Our Lord does not very often tell us much about the distant future. We usually have to be content with sensing some degree of reassurance about the next step – Paul was told simply to get up, enter Damascus and await further instructions. You will be told what you are to do (Acts 9.6). But perhaps Peter, with his own sometimes wrong-headed ideas, needs to know that his leadership of the church will not culminate in any more of a victory parade than Jesus himself had known. There is an old legend that on the night before his execution, Peter escaped from prison, and was heading south on the Appian Way, when he encountered a familiar figure coming towards him bearing his own cross. Quo vadis? ‘Where are you going?’, he asked, and Jesus replied that he was going to Rome to be crucified afresh. Peter turned back and was found in his cell next morning ready to be taken out for the upside-down crucifixion that awaited him. That story is only an ancient legend, but it reflects the truth which hit Paul between the eyes with such stunning effect on the road to Damascus. Just as in Paul’s vision, Jesus was identified with the victims of his persecution, so in Peter’s dream, Jesus was coming to Rome to be identified with him in his crucifixion.

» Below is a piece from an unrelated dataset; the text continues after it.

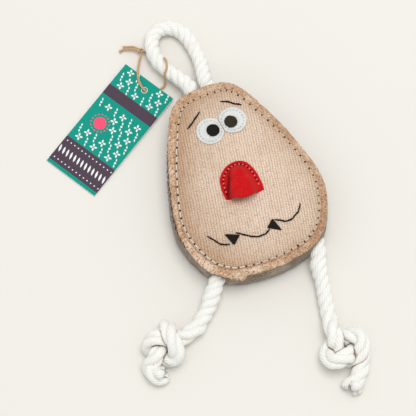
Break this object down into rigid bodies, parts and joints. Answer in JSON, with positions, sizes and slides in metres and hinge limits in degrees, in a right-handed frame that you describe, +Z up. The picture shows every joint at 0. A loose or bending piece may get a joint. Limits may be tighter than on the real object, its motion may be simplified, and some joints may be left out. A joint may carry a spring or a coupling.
{
  "type": "dog toy",
  "caption": "Flat stuffed dog toy with a jute face sewn on suede, a rope loop at the head, knotted rope legs and a swing tag on twine.",
  "frame": {"origin": "on the floor that the toy lies on, under the middle of its stuffed body", "axes": "+Z up out of the face, +Y from the legs to the head, +X to the right of someone who looks at the face"},
  "size_m": [0.1755, 0.2997, 0.0397],
  "materials": {
    "suede": "matt brushed suede, tan",
    "gusset_suede": "matt brushed suede, seen in shade",
    "jute": "coarse natural jute weave",
    "stuffing": "loose white polyester fibre",
    "white_felt": "matt white felt",
    "black_felt": "matt black felt",
    "red_felt": "brushed red felt",
    "black_thread": "soft black embroidery thread",
    "cotton_rope": "undyed cotton rope, laid from three strands",
    "twine": "natural jute twine",
    "printed_card": "matt printed card"
  },
  "bodies": {
    "body": {"back_panel": "suede", "side_gusset": "gusset_suede", "front_panel": "suede", "jute_face": "jute", "stuffing_core": "stuffing", "nose": "red_felt", "left_eye": "white_felt", "right_eye": "white_felt", "left_pupil": "black_felt", "right_pupil": "black_felt", "left_brow": "black_thread", "right_brow": "black_thread", "left_mouth_line": "black_thread", "middle_mouth_line": "black_thread", "right_mouth_line": "black_thread", "left_tooth": "black_felt", "right_tooth": "black_felt", "loop_anchor": "cotton_rope", "left_leg_anchor": "cotton_rope", "right_leg_anchor": "cotton_rope"},
    "loop": {"loop_rope": "cotton_rope", "tag_twine": "twine", "twine_knot": "twine"},
    "tag": {"tag_card": "printed_card"},
    "left_leg": {"left_leg_rope": "cotton_rope", "left_leg_knot": "cotton_rope"},
    "right_leg": {"right_leg_rope": "cotton_rope", "right_leg_knot": "cotton_rope"}
  },
  "joints": [
    {"name": "loop_fold", "type": "hinge", "parent": "body", "child": "loop", "pos_m": [0.0006, 0.0761, 0.011], "axis": [1, 0, 0], "range_deg": [0, 45]},
    {"name": "tag_swing", "type": "hinge", "parent": "loop", "child": "tag", "pos_m": [-0.0353, 0.0898, 0.0021], "axis": [1, 0, 0], "range_deg": [-45, 0]},
    {"name": "left_leg_swing", "type": "hinge", "parent": "body", "child": "left_leg", "pos_m": [-0.04294, -0.065, 0.011], "axis": [0, 0, 1], "range_deg": [-30, 30]},
    {"name": "right_leg_swing", "type": "hinge", "parent": "body", "child": "right_leg", "pos_m": [0.03222, -0.07057, 0.011], "axis": [0, 0, 1], "range_deg": [-30, 30]}
  ],
  "couplings": [
    {"joint": "tag_swing", "follows": "loop_fold", "ratio": -1}
  ]
}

On Easter Day, when John entered the empty tomb with Peter, we read that he saw and believed, for as yet they did not understand the scripture, that he must rise from the dead (John 20.9). He saw that the body of Jesus was no longer there. There were other possible explanations, but in that moment John believed that he had risen, even if he didn’t understand what it meant. The understanding came later, in part as Jesus explained it to them over the following days and weeks, but in part surely, for John at least, over a lifetime of reflection on the events which he had witnessed. Each one of us is a disciple whom Jesus loves. Even if, like John, we have seen the truth about Jesus, and have said in our hearts ‘This I believe’ we still need a lifetime, perhaps longer, to understand fully what it really means. The wonder of the resurrection is not just what happened to Jesus himself, but what happens to us, as individuals and as a church, when we follow the path which our love for him reveals to us. We are not heroes like St Paul, nor are we likely to be martyrs like St Peter, but we are all dearly loved by our risen Lord, who longs to heal, restore, affirm and empower us as we confess with St Peter: Lord, you know that I love you.